#### [Aim]
Set down each line from the one containing "bag.data.materials.clear()" to the one containing "imported = [obj", inclusive, exactly as written and with nothing further.

#### [Material provided]
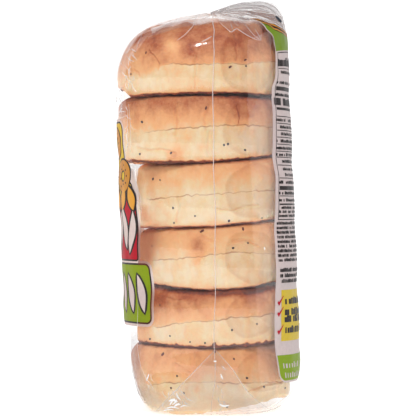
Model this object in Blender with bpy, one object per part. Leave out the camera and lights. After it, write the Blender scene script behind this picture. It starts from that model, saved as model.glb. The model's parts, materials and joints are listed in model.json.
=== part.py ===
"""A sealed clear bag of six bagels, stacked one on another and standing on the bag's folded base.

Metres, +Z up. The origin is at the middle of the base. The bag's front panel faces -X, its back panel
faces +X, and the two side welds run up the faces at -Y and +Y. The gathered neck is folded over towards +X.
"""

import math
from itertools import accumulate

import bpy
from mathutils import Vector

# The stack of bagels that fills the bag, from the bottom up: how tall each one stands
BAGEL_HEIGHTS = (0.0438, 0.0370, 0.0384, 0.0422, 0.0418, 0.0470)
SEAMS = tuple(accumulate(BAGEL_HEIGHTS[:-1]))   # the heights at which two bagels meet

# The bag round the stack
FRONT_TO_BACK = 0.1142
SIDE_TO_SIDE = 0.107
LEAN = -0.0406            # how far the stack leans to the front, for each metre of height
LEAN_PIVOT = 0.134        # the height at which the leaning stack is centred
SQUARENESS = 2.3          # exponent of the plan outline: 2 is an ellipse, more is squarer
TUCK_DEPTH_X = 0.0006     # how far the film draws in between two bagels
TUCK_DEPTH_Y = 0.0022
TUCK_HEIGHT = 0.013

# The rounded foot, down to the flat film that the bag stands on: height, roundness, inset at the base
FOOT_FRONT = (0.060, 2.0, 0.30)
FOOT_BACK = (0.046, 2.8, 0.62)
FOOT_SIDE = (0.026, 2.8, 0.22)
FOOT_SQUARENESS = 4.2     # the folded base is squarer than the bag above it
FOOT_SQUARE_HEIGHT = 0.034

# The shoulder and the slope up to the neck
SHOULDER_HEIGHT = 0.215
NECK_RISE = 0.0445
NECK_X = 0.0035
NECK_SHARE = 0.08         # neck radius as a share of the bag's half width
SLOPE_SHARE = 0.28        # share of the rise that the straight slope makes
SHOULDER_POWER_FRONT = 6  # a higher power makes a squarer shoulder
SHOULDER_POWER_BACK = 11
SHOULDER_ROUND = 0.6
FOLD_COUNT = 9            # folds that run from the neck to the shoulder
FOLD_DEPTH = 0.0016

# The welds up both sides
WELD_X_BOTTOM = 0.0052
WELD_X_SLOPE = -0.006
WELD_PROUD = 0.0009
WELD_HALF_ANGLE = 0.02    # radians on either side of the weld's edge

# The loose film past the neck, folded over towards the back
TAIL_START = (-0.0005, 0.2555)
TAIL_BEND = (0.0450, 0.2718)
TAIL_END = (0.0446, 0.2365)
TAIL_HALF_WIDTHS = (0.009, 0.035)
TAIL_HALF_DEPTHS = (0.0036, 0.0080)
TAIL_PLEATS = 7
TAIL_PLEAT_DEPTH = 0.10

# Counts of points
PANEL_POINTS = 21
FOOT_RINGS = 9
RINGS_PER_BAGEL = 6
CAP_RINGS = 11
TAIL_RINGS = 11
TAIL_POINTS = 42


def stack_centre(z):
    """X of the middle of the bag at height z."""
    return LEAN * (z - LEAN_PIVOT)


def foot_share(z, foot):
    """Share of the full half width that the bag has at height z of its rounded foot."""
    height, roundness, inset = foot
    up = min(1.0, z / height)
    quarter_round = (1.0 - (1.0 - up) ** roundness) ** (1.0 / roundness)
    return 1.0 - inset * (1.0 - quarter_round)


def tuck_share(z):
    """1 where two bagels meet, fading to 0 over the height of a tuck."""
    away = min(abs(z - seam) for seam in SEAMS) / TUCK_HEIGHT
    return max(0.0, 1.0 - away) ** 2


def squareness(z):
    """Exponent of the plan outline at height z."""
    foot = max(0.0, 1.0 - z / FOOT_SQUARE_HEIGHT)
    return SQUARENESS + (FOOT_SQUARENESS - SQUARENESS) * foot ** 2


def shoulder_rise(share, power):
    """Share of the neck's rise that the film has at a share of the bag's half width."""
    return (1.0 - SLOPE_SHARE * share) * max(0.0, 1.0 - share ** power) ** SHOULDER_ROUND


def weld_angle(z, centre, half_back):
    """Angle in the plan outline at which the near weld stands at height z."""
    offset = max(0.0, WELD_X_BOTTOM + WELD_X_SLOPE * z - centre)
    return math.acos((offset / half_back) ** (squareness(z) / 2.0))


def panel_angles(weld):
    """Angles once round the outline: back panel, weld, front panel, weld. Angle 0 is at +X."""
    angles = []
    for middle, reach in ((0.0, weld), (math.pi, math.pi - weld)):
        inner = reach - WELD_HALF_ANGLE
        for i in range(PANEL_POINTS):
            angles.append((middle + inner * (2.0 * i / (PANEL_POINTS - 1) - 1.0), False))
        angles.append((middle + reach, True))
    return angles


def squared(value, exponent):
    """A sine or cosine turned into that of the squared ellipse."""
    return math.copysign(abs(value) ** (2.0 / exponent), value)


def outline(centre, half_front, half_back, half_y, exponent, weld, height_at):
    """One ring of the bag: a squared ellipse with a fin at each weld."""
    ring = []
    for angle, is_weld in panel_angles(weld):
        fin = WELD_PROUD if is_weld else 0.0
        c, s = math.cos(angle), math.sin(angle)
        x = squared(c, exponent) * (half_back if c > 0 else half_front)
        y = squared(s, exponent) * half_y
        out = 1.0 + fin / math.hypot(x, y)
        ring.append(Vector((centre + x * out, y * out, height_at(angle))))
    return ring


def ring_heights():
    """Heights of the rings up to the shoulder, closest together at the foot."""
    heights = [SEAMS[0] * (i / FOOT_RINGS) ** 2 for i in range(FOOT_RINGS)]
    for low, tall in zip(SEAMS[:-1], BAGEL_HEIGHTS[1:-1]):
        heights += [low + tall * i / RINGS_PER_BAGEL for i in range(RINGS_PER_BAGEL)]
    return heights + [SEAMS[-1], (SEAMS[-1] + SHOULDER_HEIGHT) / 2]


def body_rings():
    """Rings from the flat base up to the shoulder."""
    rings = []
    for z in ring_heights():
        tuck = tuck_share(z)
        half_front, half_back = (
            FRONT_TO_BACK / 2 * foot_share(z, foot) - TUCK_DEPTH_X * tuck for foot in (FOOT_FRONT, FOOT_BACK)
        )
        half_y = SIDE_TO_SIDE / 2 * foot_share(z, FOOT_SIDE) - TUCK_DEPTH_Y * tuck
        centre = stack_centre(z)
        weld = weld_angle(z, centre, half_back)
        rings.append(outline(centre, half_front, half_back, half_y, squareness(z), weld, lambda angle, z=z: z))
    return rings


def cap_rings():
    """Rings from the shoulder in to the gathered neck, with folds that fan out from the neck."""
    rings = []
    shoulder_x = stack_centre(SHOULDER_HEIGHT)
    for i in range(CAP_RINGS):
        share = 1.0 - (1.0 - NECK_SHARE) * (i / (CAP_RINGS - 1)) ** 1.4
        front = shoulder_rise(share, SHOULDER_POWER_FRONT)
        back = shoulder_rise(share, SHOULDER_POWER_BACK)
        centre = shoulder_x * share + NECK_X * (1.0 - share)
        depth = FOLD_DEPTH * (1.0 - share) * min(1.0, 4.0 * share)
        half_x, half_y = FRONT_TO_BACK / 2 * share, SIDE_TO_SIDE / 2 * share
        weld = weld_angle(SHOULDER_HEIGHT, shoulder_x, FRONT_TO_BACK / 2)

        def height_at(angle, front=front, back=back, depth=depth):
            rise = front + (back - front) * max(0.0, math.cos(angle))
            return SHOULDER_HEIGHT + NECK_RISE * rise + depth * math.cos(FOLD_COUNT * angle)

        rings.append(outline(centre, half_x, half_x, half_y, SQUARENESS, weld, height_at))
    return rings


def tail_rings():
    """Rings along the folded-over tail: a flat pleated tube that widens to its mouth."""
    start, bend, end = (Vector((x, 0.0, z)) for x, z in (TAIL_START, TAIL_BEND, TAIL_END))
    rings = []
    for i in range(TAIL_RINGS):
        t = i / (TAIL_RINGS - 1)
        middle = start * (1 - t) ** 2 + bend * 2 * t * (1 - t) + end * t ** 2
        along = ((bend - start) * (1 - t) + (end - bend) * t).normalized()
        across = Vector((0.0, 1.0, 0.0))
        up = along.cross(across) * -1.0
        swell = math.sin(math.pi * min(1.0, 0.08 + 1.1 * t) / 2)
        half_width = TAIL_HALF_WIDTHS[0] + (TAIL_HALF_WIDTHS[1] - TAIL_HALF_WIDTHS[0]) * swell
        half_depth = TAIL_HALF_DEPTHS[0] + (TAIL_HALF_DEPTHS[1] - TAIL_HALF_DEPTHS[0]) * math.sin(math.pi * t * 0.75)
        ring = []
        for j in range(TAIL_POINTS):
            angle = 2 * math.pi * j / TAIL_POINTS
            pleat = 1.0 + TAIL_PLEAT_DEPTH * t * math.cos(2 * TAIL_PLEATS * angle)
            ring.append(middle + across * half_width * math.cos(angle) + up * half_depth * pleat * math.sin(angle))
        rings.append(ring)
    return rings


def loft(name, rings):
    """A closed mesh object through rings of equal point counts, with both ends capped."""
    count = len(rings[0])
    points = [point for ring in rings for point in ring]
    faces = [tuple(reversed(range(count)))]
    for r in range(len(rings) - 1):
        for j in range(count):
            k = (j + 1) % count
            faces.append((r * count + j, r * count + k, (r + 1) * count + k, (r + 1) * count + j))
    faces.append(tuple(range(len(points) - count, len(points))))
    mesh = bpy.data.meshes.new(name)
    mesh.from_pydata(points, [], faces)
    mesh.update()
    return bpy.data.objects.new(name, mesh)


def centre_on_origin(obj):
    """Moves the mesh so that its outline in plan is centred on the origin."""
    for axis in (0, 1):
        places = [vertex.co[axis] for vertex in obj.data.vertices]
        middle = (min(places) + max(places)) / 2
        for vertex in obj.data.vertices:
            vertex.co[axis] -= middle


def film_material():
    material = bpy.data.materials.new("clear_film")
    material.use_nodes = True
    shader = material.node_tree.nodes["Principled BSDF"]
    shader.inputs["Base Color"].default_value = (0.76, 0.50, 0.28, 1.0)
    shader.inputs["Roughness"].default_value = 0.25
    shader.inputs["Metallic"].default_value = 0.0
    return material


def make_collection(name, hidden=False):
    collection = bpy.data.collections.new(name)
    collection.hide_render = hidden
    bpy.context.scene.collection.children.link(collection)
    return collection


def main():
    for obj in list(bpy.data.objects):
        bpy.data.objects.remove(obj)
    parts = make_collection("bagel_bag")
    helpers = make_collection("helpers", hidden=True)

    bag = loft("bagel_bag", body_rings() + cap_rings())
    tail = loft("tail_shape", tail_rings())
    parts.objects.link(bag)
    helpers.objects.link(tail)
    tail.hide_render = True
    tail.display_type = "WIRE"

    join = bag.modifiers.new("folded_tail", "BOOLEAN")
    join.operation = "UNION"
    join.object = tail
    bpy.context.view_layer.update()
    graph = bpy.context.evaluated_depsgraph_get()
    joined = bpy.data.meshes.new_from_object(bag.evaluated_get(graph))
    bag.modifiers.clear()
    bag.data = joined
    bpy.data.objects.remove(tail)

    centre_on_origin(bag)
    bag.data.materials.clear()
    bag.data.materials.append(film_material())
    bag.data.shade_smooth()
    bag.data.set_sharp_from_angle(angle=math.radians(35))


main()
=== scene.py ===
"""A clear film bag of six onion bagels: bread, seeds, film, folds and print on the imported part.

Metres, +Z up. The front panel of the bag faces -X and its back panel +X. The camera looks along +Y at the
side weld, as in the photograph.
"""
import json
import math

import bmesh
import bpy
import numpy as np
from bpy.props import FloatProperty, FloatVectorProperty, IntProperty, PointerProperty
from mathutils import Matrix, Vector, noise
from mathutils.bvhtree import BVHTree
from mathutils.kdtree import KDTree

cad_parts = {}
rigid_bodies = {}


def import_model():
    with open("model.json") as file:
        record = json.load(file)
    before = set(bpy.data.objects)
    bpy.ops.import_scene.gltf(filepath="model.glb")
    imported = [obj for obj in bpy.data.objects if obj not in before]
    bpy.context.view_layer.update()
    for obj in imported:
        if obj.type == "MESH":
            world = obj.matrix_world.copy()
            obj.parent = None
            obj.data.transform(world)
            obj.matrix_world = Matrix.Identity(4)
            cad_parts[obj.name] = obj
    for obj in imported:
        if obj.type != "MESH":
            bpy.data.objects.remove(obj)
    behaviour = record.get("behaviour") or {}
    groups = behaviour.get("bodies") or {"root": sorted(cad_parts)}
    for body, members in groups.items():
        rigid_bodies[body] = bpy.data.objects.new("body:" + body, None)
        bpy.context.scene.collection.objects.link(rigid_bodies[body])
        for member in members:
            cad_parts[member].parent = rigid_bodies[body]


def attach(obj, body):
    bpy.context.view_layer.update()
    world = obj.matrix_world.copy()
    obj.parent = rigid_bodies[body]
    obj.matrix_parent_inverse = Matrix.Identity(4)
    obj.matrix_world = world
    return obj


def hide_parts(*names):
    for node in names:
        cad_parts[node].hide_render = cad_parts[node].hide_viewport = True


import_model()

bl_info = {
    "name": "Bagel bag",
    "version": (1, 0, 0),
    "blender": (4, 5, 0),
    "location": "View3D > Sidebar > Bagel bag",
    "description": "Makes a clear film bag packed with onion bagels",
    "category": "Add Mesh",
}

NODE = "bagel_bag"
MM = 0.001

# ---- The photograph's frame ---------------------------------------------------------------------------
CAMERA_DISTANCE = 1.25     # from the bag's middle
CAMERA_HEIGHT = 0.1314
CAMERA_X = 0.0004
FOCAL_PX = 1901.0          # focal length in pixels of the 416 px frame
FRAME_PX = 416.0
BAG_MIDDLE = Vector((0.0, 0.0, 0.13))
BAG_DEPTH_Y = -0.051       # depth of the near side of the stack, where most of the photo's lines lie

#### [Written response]
    bag.data.materials.clear()
    bag.data.materials.append(film_material())
    bag.data.shade_smooth()
    bag.data.set_sharp_from_angle(angle=math.radians(35))


main()
=== scene.py ===
"""A clear film bag of six onion bagels: bread, seeds, film, folds and print on the imported part.

Metres, +Z up. The front panel of the bag faces -X and its back panel +X. The camera looks along +Y at the
side weld, as in the photograph.
"""
import json
import math

import bmesh
import bpy
import numpy as np
from bpy.props import FloatProperty, FloatVectorProperty, IntProperty, PointerProperty
from mathutils import Matrix, Vector, noise
from mathutils.bvhtree import BVHTree
from mathutils.kdtree import KDTree

cad_parts = {}
rigid_bodies = {}


def import_model():
    with open("model.json") as file:
        record = json.load(file)
    before = set(bpy.data.objects)
    bpy.ops.import_scene.gltf(filepath="model.glb")
    imported = [obj for obj in bpy.data.objects if obj not in before]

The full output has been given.